A novel and green process for the production of tin oxide quantum dots and its application as a photocatalyst for the degradation of dyes from aqueous phase.

Green synthesis of SnO2 quantum dots (QDs) was developed by microwave heating method using the amino acids, namely, aspartic and glutamic acid. This method resulted in the formation of spherical SnO2 quantum dots with an average diameter less than the exciton Bohr radius of SnO2. The average diameter of SnO2 quantum dots formed using glutamic acid is ∼1.6 nm and is smaller than that formed using aspartic acid (∼2.6 nm). In the electronic spectra, a clear blue shift in the band gap energy from 4.33 to 4.4 eV is observed with a decrease in particle size (2.6-1.6 nm) due to three dimensional quantum confinement effects.

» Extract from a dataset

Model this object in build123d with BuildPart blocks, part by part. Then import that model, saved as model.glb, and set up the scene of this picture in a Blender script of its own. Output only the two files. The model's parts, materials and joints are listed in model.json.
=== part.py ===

The synthesized SnO2 QDs were characterized by transmission electron microscopy (TEM), selected area electron diffraction (SAED), X-ray diffraction (XRD) and Fourier transformed infrared spectroscopy (FT-IR). The optical properties were investigated using UV-visible spectroscopy. The synthesized SnO2 QDs act as an efficient photocatalyst in the degradation of Rose Bengal and Eosin Y dye under direct sunlight. For the first time, Rose Bengal dye was degraded using SnO2 QDs as a photocatalyst by solar irradiation.